Player Out of Zone Swing % Out of Zone Contact % In the Zone Swing % In the Zone Contact %
Adam LaRoche 16.4% 49.0% 66.5% 82.0%
Conor Jackson 17.1% 74.1% 58.3% 92.6%
Chris Young 20.6% 50.0% 55.7% 84.9%
Cole Gillespie 22.5% 55.0% 58.9% 86.8%
Kelly Johnson 23.1% 57.3% 64.7% 84.9%
Stephen Drew 23.8% 63.2% 66.7% 92.1%
Mark Reynolds 24.3% 47.8% 73.5% 68.3%
Justin Upton 25.6% 53.8% 59.4% 75.7%
Chris Snyder 25.7% 45.5% 57.8% 84.2%
Tony Abreu 25.7% 76.9% 70.5% 89.2%
Gerardo Parra 34.2% 61.5% 67.6% 92.0%
Individually, Adam LaRoche and Conor Jackson chase the fewest pitches outside the strike zone.  LaRoche, along with Reynolds, make contact less than half the time when they chase.
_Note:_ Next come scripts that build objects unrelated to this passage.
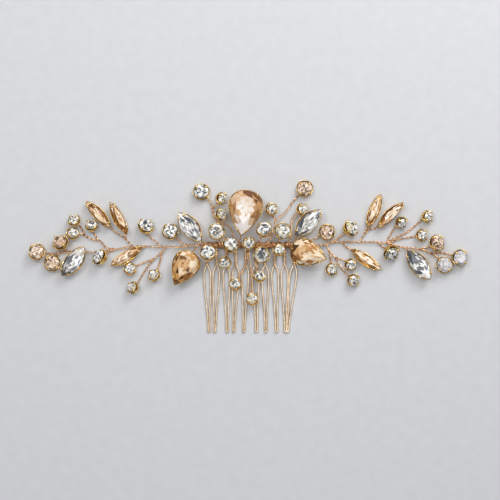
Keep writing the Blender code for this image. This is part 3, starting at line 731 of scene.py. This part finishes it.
def mirrored_tones(dice, cut, per_band):
    """Painted reflections of a long stone, mirrored from end to end as its real reflections are."""
    table = []
    for band in range(BANDS):
        deep_share = DEEP_SHARES[cut][band]
        half = [tone_of(dice, deep_share) for _ in range((per_band + 1) // 2)]
        row = []
        for index in range(per_band):
            tone = half[min(index, per_band - 1 - index)]
            if dice.random() < MIRROR_BREAKS:
                tone = tone_of(dice, deep_share)
            row.append(tone)
        table.append(row)
    return table


def lit(tone, name, middle, reach, place):
    """A facet's tone with painted light: lifted on the stone's bright side, lowered on its deep
    side with painted shade, or drawn to the tone of a large painted reflection."""
    if name in BRIGHT_SIDES:
        side, strength, table_tone, calm = BRIGHT_SIDES[name]
        heading = Vector((math.cos(math.radians(side)), math.sin(math.radians(side)), 0.0))
        local = place.to_3x3().inverted() @ heading
        away = (middle[0] * local.x + middle[1] * local.y) / reach
        if math.hypot(*middle) < 0.5 * reach:
            tone += (table_tone - tone) * calm
        tone += strength * away
    seen = place.to_3x3() @ Vector((*middle, 0.0))
    for x, y, radius, spot_tone in REFLECTIONS.get(name, ()):
        if math.dist((x, y), seen[:2]) < radius:
            tone = spot_tone
    return min(1.0, max(0.0, tone))


def facet_ring(shape, cut, share, height, turn, count):
    """Points of one ring of facet corners, each with its place in the stone's own plane."""
    made = []
    for step in range(count):
        x, y = girdle_point(cut, 2 * math.pi * (step + turn) / count, 0.0)
        made.append((shape.point(x * share, y * share, height), x * share, y * share))
    return made


def crystal(name, cut, tint, place):
    """A brilliant cut: a flat table of painted inner reflections, crown facets, girdle and pavilion."""
    dice = random.Random(name)
    size = CUTS[cut]
    steps = size.facets
    shape = Builder(place)
    if tint == "opal":
        tones = [[dice.uniform(*OPAL_TONES) for _ in range(2 * steps)] for _ in range(BANDS)]
    elif cut in LONG_CUTS:
        tones = mirrored_tones(dice, cut, 2 * steps)
    else:
        tones = star_tones(dice, 2 * steps)

    def facet(corners, band, index):
        middle = [sum(corner[axis] for corner in corners) / 3 for axis in (1, 2)]
        tone = lit(tones[band][index], name, middle, size.width / 2, place)
        shape.face([corner[0] for corner in corners], tone)

    heart = (shape.point(0.0, 0.0, size.crown), 0.0, 0.0)
    rings = [facet_ring(shape, cut, share, size.crown * rise, turn, steps)
             for share, rise, turn in FACET_RINGS]
    edge = facet_ring(shape, cut, GIRDLE_SHARE, GIRDLE_HEIGHT, 0.0, 2 * steps)
    for step in range(steps):
        after = (step + 1) % steps
        facet((heart, rings[0][step], rings[0][after]), 0, 2 * step)
        for band, (inner, outer) in enumerate(zip(rings, rings[1:]), 1):
            lead = step if band % 2 else after
            behind = step - 1 if band % 2 else step
            facet((inner[step], outer[lead], inner[after]), band, 2 * step)
            facet((outer[behind], outer[lead], inner[step]), band, 2 * step + 1)
        left, tip, right = edge[2 * step], edge[2 * step + 1], edge[(2 * step + 2) % (2 * steps)]
        facet((left, tip, rings[-1][step]), BANDS - 2, 2 * step)
        facet((tip, right, rings[-1][step]), BANDS - 2, 2 * step + 1)
        facet((rings[-1][step], right, rings[-1][after]), BANDS - 2, 2 * step)
    lower = facet_ring(shape, cut, 1.0, 0.0, 0.0, 2 * steps)
    half_down = (FOOT_THICKNESS - size.depth) / 2
    waist = facet_ring(shape, cut, PAVILION_SHARE, half_down, 0.0, 2 * steps)
    lower = [corner[0] for corner in lower]
    waist = [corner[0] for corner in waist]
    culet = shape.point(0.0, 0.0, FOOT_THICKNESS + SEAT_GAP - size.depth)
    shape.bridge(lower, [corner[0] for corner in edge])
    shape.bridge(waist, lower)
    for step in range(2 * steps):
        shape.face((culet, waist[(step + 1) % (2 * steps)], waist[step]), tones[BANDS - 1][step])
    skin = cut if cut in LONG_CUTS else "small"
    return shape.make(f"{name}_crystal", glass[tint, skin], smooth=False)


def rim_height(angle, claws):
    """The cup's wall dips between claws and rises smoothly to each of them."""
    nearest = min(abs((angle - claw + math.pi) % (2 * math.pi) - math.pi) for claw in claws)
    return RIM_LOW + (RIM_HIGH - RIM_LOW) * math.exp(-(nearest / CLAW_SPREAD) ** 2)


def cup_ring(shape, cut, margin, share, heights):
    """One ring of the cup: a share of the stone's outline, with a height for each point."""
    ring = []
    for step, height in enumerate(heights):
        x, y = girdle_point(cut, 2 * math.pi * step / len(heights), margin)
        ring.append(shape.point(x * share, y * share, height))
    return ring


def claw(shape, cut, angle):
    """A claw that rises outside the girdle and bends inward over the crown."""
    size = LONG_CUT_CLAW_SIZE if cut in LONG_CUTS else 1.0
    root = Vector((*girdle_point(cut, angle, SEAT_GAP + CLAW_MARGIN), 0.0))
    inward = -root.normalized()
    path = []
    radii = []
    for share, step, height, radius in CLAW_PATH:
        path.append(root * share + inward * step + Vector((0.0, 0.0, height)))
        radii.append(size * radius)
    shape.tube(path, radii)


def cup(name, cut, place):
    """A pressed claw cup: a flat foot, a flared scalloped wall and claws bent over the girdle."""
    depth = CUTS[cut].depth
    claws = [math.radians(angle) for angle in CLAW_ANGLES[cut]]
    steps = 56 if cut in LONG_CUTS else 40
    rim = [rim_height(2 * math.pi * step / steps, claws) for step in range(steps)]
    wall = ((FOOT_SHARE - FOOT_BEVEL_SHARE, -depth), (FOOT_SHARE, FOOT_BEVEL - depth),
            (WAIST_SHARE, -depth * WAIST_DEPTH_SHARE))
    lowest = FOOT_THICKNESS * CUP_FLOOR_SHARE - depth
    shape = Builder(place)
    rings = [cup_ring(shape, cut, SEAT_GAP + WALL, share, [level] * steps)
             for share, level in wall]
    rings += [cup_ring(shape, cut, SEAT_GAP + WALL, share, [height + lift for height in rim])
              for share, lift in CUP_LIPS]
    rings += [cup_ring(shape, cut, SEAT_GAP, share, [max(height - drop, lowest) for height in rim])
              for share, drop in CUP_INSIDE]
    for lower, upper in zip(rings, rings[1:]):
        shape.bridge(lower, upper)
    shape.face(list(reversed(rings[0])))
    shape.face(rings[-1])
    for angle in claws:
        claw(shape, cut, angle)
    return shape.make(f"{name}_cup", gold)


# ---------------------------------------------------------------- the comb and its binding


def tooth_point(root_x, lean, side, y, lift=0.0):
    """A point of a tooth: it falls evenly from the spine to the tip and leans below its twist."""
    run = (SPINE_Y - y) / (SPINE_Y - TIP_Y)
    bend = max(0.0, (TWIST_END_Y - y) / (TWIST_END_Y - TIP_Y))
    return root_x + lean * bend + side, y, SPINE_Z + (TIP_Z - SPINE_Z) * run + lift


def twisted_root(root_x, lean, phase):
    """One of the two wires of a tooth's twisted root, from the spine down."""
    wound = []
    for step in range(1, TWIST_STEPS + 1):
        share = step / TWIST_STEPS
        angle = 2 * math.pi * TWIST_TURNS * (share - 1) + phase
        wound.append(tooth_point(root_x, lean, TWIST_HALF_GAP * math.cos(angle),
                                 SPINE_Y + (TWIST_END_Y - SPINE_Y) * share,
                                 TWIST_HALF_GAP * math.sin(angle)))
    return wound


def comb_wire():
    """One wire all the way: along the spine, twisted down, round a hairpin and twisted back."""
    last_x = FIRST_TOOTH_X + (len(TIP_LEANS) - 1) * TOOTH_PITCH
    route = [(FIRST_TOOTH_X - SPINE_OVERHANG, SPINE_Y, SPINE_Z)]
    for index, lean in enumerate(TIP_LEANS):
        root_x = FIRST_TOOTH_X + index * TOOTH_PITCH
        route += twisted_root(root_x, lean, math.pi)
        route += [tooth_point(root_x, lean, -half, y) for half, y in TOOTH_LEG]
        route += [tooth_point(root_x, lean, side, y) for side, y in TOOTH_TURN]
        route += [tooth_point(root_x, lean, half, y) for half, y in reversed(TOOTH_LEG)]
        route += reversed(twisted_root(root_x, lean, 2 * math.pi))
    route.append((last_x + SPINE_OVERHANG, SPINE_Y, SPINE_Z))
    shape = Builder()
    shape.tube(smooth_path(route, 0.5), COMB_WIRE_R)
    piece = shape.make("comb_bent_wire", comb_gold)
    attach(piece, "root")
    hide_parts("comb")


def binding():
    """Fine wire wound closely round the spine and the vine's backbone, back and forth and uneven."""
    for name, pitch, lift in BINDING_LAYERS:
        dice = random.Random(name)
        turns = 2 * BINDING_HALF_LENGTH / pitch
        steps = int(abs(turns) * BINDING_STEPS)
        route = []
        for step in range(steps + 1):
            angle = 2 * math.pi * turns * step / steps
            wander = BINDING_WANDER * math.sin(angle * BINDING_WANDER_RATE)
            wander += dice.uniform(-BINDING_JITTER, BINDING_JITTER)
            route.append((BINDING_HALF_LENGTH * (2 * step / steps - 1) + wander,
                          SPINE_Y + (BINDING_HALF_WIDTH + lift) * math.sin(angle),
                          BINDING_Z + (BINDING_HALF_HEIGHT + lift) * math.cos(angle)))
        shape = Builder()
        shape.tube(route, BINDING_R, 6)
        piece = shape.make(name, copper)
        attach(piece, "root")
        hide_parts("binding_wire")


# ---------------------------------------------------------------- sprays


def sprig(name, cut, tint, place, points, body):
    """A stone, the cup that holds it and the twisted stem threaded through the cup's foot."""
    stone = crystal(name, cut, tint, place)
    setting = cup(name, cut, place)
    wire = twisted_pair(points).make(f"{name}_stem", rose_wire)
    for piece in (stone, setting, wire):
        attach(piece, body)
    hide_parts(name)


def wing(body, main, sprigs, hinge, outward):
    """A wing's sprigs, and its main stem, which bends where it leaves the centre."""
    hinge_x, hinge_y = hinge
    knots = [(hinge_x - outward * HINGE_OVERLAP, hinge_y, BACKBONE_Z), (*hinge, BACKBONE_Z)]
    knots.append((*main[0], (BACKBONE_Z + WING_STEM_Z) / 2))
    knots += [(x, y, WING_STEM_Z) for x, y in main[1:]]
    stem = twisted_pair(knots).make(f"{body}_main_stem", rose_wire)
    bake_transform(stem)
    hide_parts(f"{body}_frame")
    stems = [knots[1:]]
    for name, cut, tint, centre, turn, lean, towards, foot_z, route in sprigs:
        place = seat_place(cut, centre, turn, lean, towards, foot_z)
        points = stem_points(cut, place, foot_z, route, nearest_height(route[-1], stems))
        stems.append(points)
        sprig(name, cut, tint, place, points, body)


def centre():
    """The fixed centre: a backbone tied along the spine, and the stems that rise from it."""
    left_end = (LEFT_HINGE[0] + HINGE_GAP, LEFT_HINGE[1], BACKBONE_Z)
    right_end = (RIGHT_HINGE[0] - HINGE_GAP, RIGHT_HINGE[1], BACKBONE_Z)
    backbone = [left_end, *[(x, y, BACKBONE_Z) for x, y in BACKBONE_BENDS], right_end]
    wires = [("vine_backbone", backbone, BACKBONE_PHASE)]
    for side, word in ((-1, "lower"), (1, "upper")):
        tail_y = SPINE_Y + side * TAIL_OFFSET
        tail = [(x, tail_y, BACKBONE_Z + TAIL_RISE) for x in TAIL_KNOTS_X]
        wires.append((f"{word}_stem_tails", tail, TAIL_PHASE + side))
    for name, route, phase in wires:
        wire = twisted_pair(route, phase).make(name, rose_wire)
        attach(wire, "root")
        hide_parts("centre_spray_frame")
    stems = []
    for order, row in enumerate(CENTRE_SPRIGS):
        name, cut, tint, where, turn, lean, towards, foot_z, route, tooth = row
        place = seat_place(cut, where, turn, lean, towards, foot_z)
        if tooth is None:
            points = stem_points(cut, place, foot_z, route, nearest_height(route[-1], stems))
        else:
            foot = stem_exit(tooth, order)
            points = stem_points(cut, place, foot_z, (*route, foot), OVER_BINDING_Z)
            if math.dist(points[-1][:2], points[-2][:2]) < SHORT_RUN:
                points.pop()
            points.append((*foot, BACKBONE_Z))
        stems.append(points)
        sprig(name, cut, tint, place, points, "root")


# ---------------------------------------------------------------- table, light and camera


def table_top():
    """A plain pale table with a faint speckle."""
    bpy.ops.mesh.primitive_plane_add(size=4.0)
    floor = bpy.context.object
    floor.name = "table_top"
    made, nodes, links = new_material("table_paint")
    shader = nodes["Principled BSDF"]
    shader.inputs["Roughness"].default_value = 0.75
    shader.inputs["Specular IOR Level"].default_value = 0.2
    speck = nodes.new("ShaderNodeTexNoise")
    speck.inputs["Scale"].default_value = 900
    ramp = nodes.new("ShaderNodeValToRGB")
    ramp.color_ramp.elements[0].color = (0.55, 0.555, 0.57, 1.0)
    ramp.color_ramp.elements[1].color = (0.61, 0.615, 0.63, 1.0)
    links.new(speck.outputs["Fac"], ramp.inputs["Fac"])
    links.new(ramp.outputs["Color"], shader.inputs["Base Color"])
    floor.data.materials.append(made)


def area_light(name, place, aim, size, power):
    """A soft round lamp, turned to face the place that it lights."""
    lamp = bpy.data.lights.new(name, "AREA")
    lamp.shape = "DISK"
    lamp.size = size
    lamp.energy = power
    made = bpy.data.objects.new(name, lamp)
    made.location = place
    made.rotation_euler = (Vector(aim) - Vector(place)).to_track_quat("-Z", "Y").to_euler()
    bpy.context.scene.collection.objects.link(made)


def studio():
    """A wide soft box overhead, a nearer soft key behind the comb and a small lamp for sparkle."""
    world = bpy.data.worlds.new("studio")
    bpy.context.scene.world = world
    world.use_nodes = True
    sky = world.node_tree.nodes["Background"]
    sky.inputs["Color"].default_value = (0.955, 0.965, 1.0, 1.0)
    sky.inputs["Strength"].default_value = 0.36
    area_light("softbox", (0.0, 0.35, 1.2), (0.0, 0.0, 0.0), 1.5, 8.9)
    area_light("key", (0.22, 0.40, 0.34), (0.02, 0.05, 0.0), 0.28, 1.5)
    area_light("sparkle", (-0.25, 0.2, 0.5), (0.0, 0.0, 0.0), 0.05, 0.5)
    bpy.context.scene.view_settings.view_transform = "Standard"


def camera():
    """Straight down from well above."""
    low, high = cad_box
    middle = [(low[axis] + high[axis]) / 2 for axis in range(2)]
    lens = bpy.data.cameras.new("camera")
    lens.lens = CAMERA_LENS
    lens.clip_start = 0.01
    made = bpy.data.objects.new("camera", lens)
    made.location = (middle[0] + CAMERA_SHIFT[0], middle[1] + CAMERA_SHIFT[1], CAMERA_HEIGHT)
    bpy.context.scene.collection.objects.link(made)
    bpy.context.scene.camera = made


for old in list(bpy.data.objects):
    if old.type in ("LIGHT", "CAMERA"):
        bpy.data.objects.remove(old)
camera()
studio()
table_top()
comb_wire()
binding()
centre()
wing("left_wing", LEFT_MAIN_STEM, LEFT_SPRIGS, LEFT_HINGE, -1)
wing("right_wing", RIGHT_MAIN_STEM, RIGHT_SPRIGS, RIGHT_HINGE, 1)
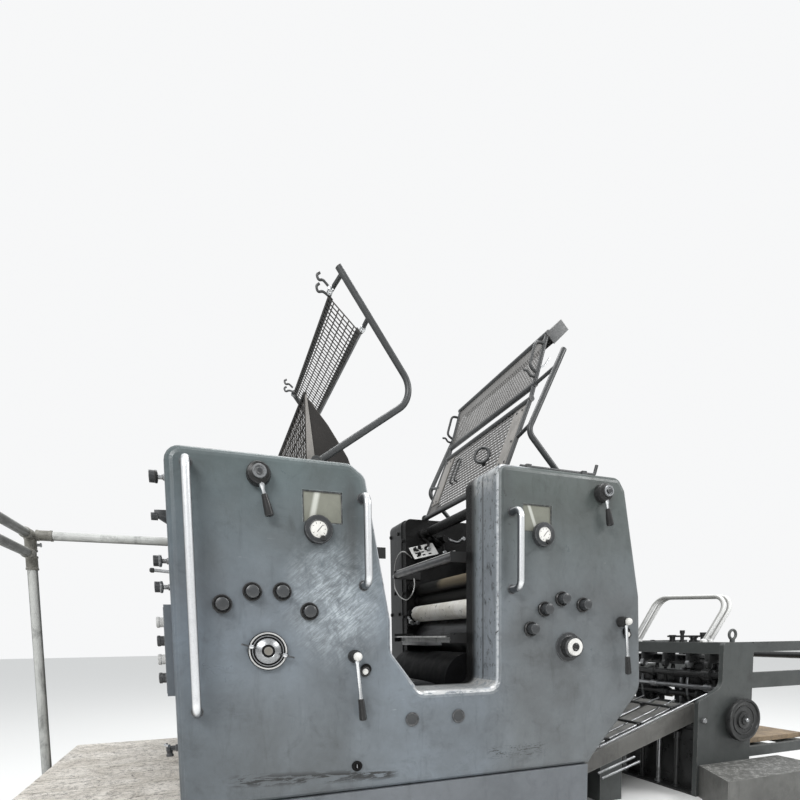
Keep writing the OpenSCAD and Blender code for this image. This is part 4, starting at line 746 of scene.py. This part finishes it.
# Dials and inspection windows
# A pressure dial on each tower, a white face with marks in a black bowl, and over it a window of
# dusty glass set into the cover in a rubber seal.
dial_white = finish("dial_white", (0.80, 0.79, 0.76), (0.70, 0.69, 0.65), 0.8, 0.1, 0.15, 0.2,
                    bump=0.0001)
for tower, x, z in (("left", -0.538, 1.363), ("right", 0.470, 1.403)):
    bowl = turned("dial_bowl_" + tower, (
        (50, 0.5), (54, 3), (54, 20), (51, 24.5), (34, 26.5), (32.5, 24), (31.5, 20)), (x, face, z),
        dark_cast, sides=48)
    if tower == "left":
        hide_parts("dials")
    turned("dial_face_" + tower, ((32.5, 18), (32.5, 21.5), (30, 22)), (x, face, z), dial_white, sides=48)
    strokes = []
    for turn in range(-60, 237, 37):
        way = math.radians(turn)
        strokes.append((0.024 * math.sin(way), 0.0222, 0.024 * math.cos(way), turn, 0.0018, 0.005))
    strokes.append((0.004, 0.0226, 0.003, 40, 0.0022, 0.034))
    marks = []
    for right, out, up, turn, wide, tall in strokes:
        bpy.ops.mesh.primitive_cube_add(
            size=1, location=(x + right, face - out, z + up), rotation=(0, math.radians(turn), 0),
            scale=(wide, 0.0006, tall))
        marks.append(bpy.context.object)
    choose(marks[-1])
    for mark in marks:
        mark.select_set(True)
    bpy.ops.object.join()
    settle(bpy.context.object, "dial_marks_" + tower, black)
    turned("dial_knob_" + tower, ((10, 0), (11, 3), (9, 12), (4, 13)),
           (x + 0.014, face - 0.021, z - 0.033), black, sides=16)
for tower, x, z in (("left", -0.517, 1.450), ("right", 0.444, 1.475)):
    bent_rod("window_seal_" + tower, [
        (x + right, face + 0.004, z + up) for right, up in (
            (-0.074, -0.058), (0.074, -0.058), (0.074, 0.058), (-0.074, 0.058))],
        0.0022, dark_cast, bend=0.008, closed=True)
dusty = finish("dusty_window", (0.245, 0.250, 0.210), (0.185, 0.188, 0.155), 0.3, 0.1, 0.2, 0.10,
               bump=0.0001)
# Two slanting streaks of painted reflection lighten the dusty glass.
side, _, level = parts(object_place(dusty))
painted_glare = times(band(times(times(level, -0.22), side, "ADD"), -0.882, -0.872, -0.862, -0.852),
              band(times(times(level, 0.38), side, "ADD"), 0.975, 0.980, 0.990, 0.996), "ADD")
dress(tinted(dusty, times(painted_glare, 0.7), (0.62, 0.63, 0.58)), "inspection_windows")

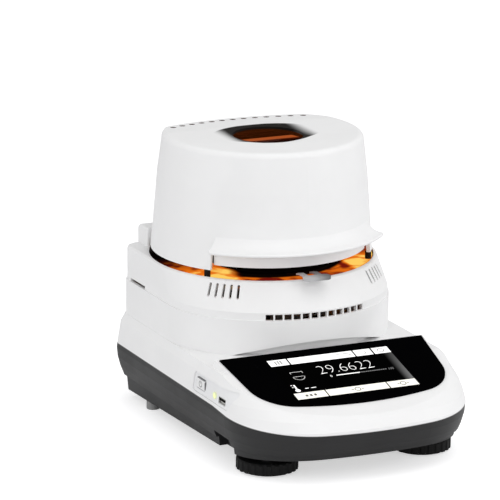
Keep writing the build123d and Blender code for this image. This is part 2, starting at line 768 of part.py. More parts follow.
def weigh_cell():
    """Weighing cell: a block with parallel guide windows."""
    cell = block(-CELL_HALF_WIDTH, CELL_HALF_WIDTH, CELL_FRONT, CELL_REAR, CELL_LOW_Z, CELL_TOP_Z)
    cell -= block(-BIG, BIG, CELL_FRONT + 10, CELL_REAR - 26, CELL_LOW_Z + 9, CELL_LOW_Z + 15)
    cell -= block(-BIG, BIG, CELL_FRONT + 10, CELL_REAR - 26, CELL_TOP_Z - 13, CELL_TOP_Z - 7)
    return cell


def cell_bracket():
    """Plate and feet that carry the weighing cell on the tub's floor."""
    plate = block(-38, 38, CELL_FRONT - 6, CELL_REAR + 6, CELL_LOW_Z - 4, CELL_LOW_Z)
    for x in (-32, 32):
        for y in (CELL_FRONT, CELL_REAR):
            plate += rod(4.0, x, y, TUB_FLOOR_Z, CELL_LOW_Z - 4)
    return plate


def mainboard():
    """Main circuit board on four posts."""
    board = block(-80, 80, -40, 12, TUB_FLOOR_Z + 8, TUB_FLOOR_Z + 9.6)
    for x in (-62, 62):
        for y in (-20, 6):
            board += rod(2.5, x, y, TUB_FLOOR_Z, TUB_FLOOR_Z + 8)
    board += block(-20, 0, -25, -5, TUB_FLOOR_Z + 9.6, TUB_FLOOR_Z + 12)
    board += block(20, 56, -30, -20, TUB_FLOOR_Z + 9.6, TUB_FLOOR_Z + 18)
    return board


def power_supply():
    """Closed power supply module beside the inlet."""
    case = block(44, 90, 30, 104, TUB_FLOOR_Z, TUB_FLOOR_Z + 26)
    case = fillet(case.edges().filter_by(Axis.Z), 2.0)
    return case


def hinge_housing():
    """White tower behind the lid, slotted for the two hinge arms and bored for the pin."""
    tower = block(-TOWER_HALF_WIDTH, TOWER_HALF_WIDTH, TOWER_FRONT, TOWER_REAR, RIM_Z, TOWER_TOP_Z)
    top = tower.faces().sort_by(Axis.Z)[-1]
    tower = fillet(top.edges().sort_by(Axis.Y)[-1], 5.0)
    ends = tower.edges().filter_by(Axis.Z)
    tower = fillet(ends, 2.0)
    for side in (-1, 1):
        half = ARM_THICK / 2 + ARM_SLOT_GAP
        tower -= block(side * ARM_X - half, side * ARM_X + half, TOWER_FRONT - 1, TOWER_REAR + 1,
                       HINGE_Z - ARM_EYE_RADIUS - ARM_SLOT_GAP, TOWER_TOP_Z + 1)
    tower -= cross_rod(PIN_RADIUS, -PIN_HALF_LENGTH, PIN_HALF_LENGTH, HINGE_Y, HINGE_Z)
    return tower & block(-BIG, BIG, -BIG, RIM_REAR, 0, BIG)


def hinge_pin():
    """Steel hinge pin through tower and arms."""
    return cross_rod(PIN_RADIUS - RUNNING_GAP, -PIN_HALF_LENGTH, PIN_HALF_LENGTH, HINGE_Y, HINGE_Z)


def hinge_arm(side):
    """Arm from the hinge pin into the lid, with the foot that the lid's floor rests on."""
    low = side * ARM_X - ARM_THICK / 2
    high = side * ARM_X + ARM_THICK / 2
    floor = LID_RECESS_Z + WALL
    eye = cross_rod(ARM_EYE_RADIUS, low, high, HINGE_Y, HINGE_Z)
    web = side_prism(
        [
            (HINGE_Y + 1.0, HINGE_Z + 5.1),
            (HINGE_Y - 5.0, HINGE_Z - 1.5),
            (HINGE_Y - 11.0, HINGE_Z + 3.5),
            (HINGE_Y - 13.0, floor + ARM_FOOT_THICK),
            (HINGE_Y - 8.5, floor + ARM_FOOT_THICK),
            (HINGE_Y - 7.0, floor - 0.2),
        ]
    ) & block(low, high, -BIG, BIG, 0, BIG)
    foot = block(low - 4, high + 4, LID_RECESS_Y - 1.5, HINGE_Y - 8.5, floor, floor + ARM_FOOT_THICK)
    arm = eye + web + foot
    return arm - cross_rod(PIN_RADIUS, low - 1, high + 1, HINGE_Y, HINGE_Z)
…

Several players are clustered around 25% for swinging at out-of-zone pitches. From this group, Tony Abreu still makes contact a remarkable 76.9% of the time on out-of-zone pitches. Inside the strike zone, Mark Reynolds swings the most often at 73.5%, while Chris Young swings the least. On these pitches in the zone, Reynolds and Justin Upton still only make contact at 68.3% and 75.7% respectively, the two lowest values in the National League. Only three other players in the NL are below 80% on contact rate for pitches in the zone, Matt Kemp, Drew Stubbs, and Jason Bay. So what can we conclude from this data? As a team, the Diamondbacks have very good plate discipline, swinging at only 23.9% of the pitches outside the strike zone, which is the lowest rate in the NL. Despite this, the Diamondbacks swing and miss more than any team in the league - they have the lowest contact rate at pitches both inside and outside of the strike zone. The biggest culprits are Mark Reynolds and Justin Upton, who have the lowest contact rates on pitches in the zone in the entire league. The best plate discipline belongs to Adam LaRoche and Conor Jackson, while Jackson and Abreu have the best contact rates on the team.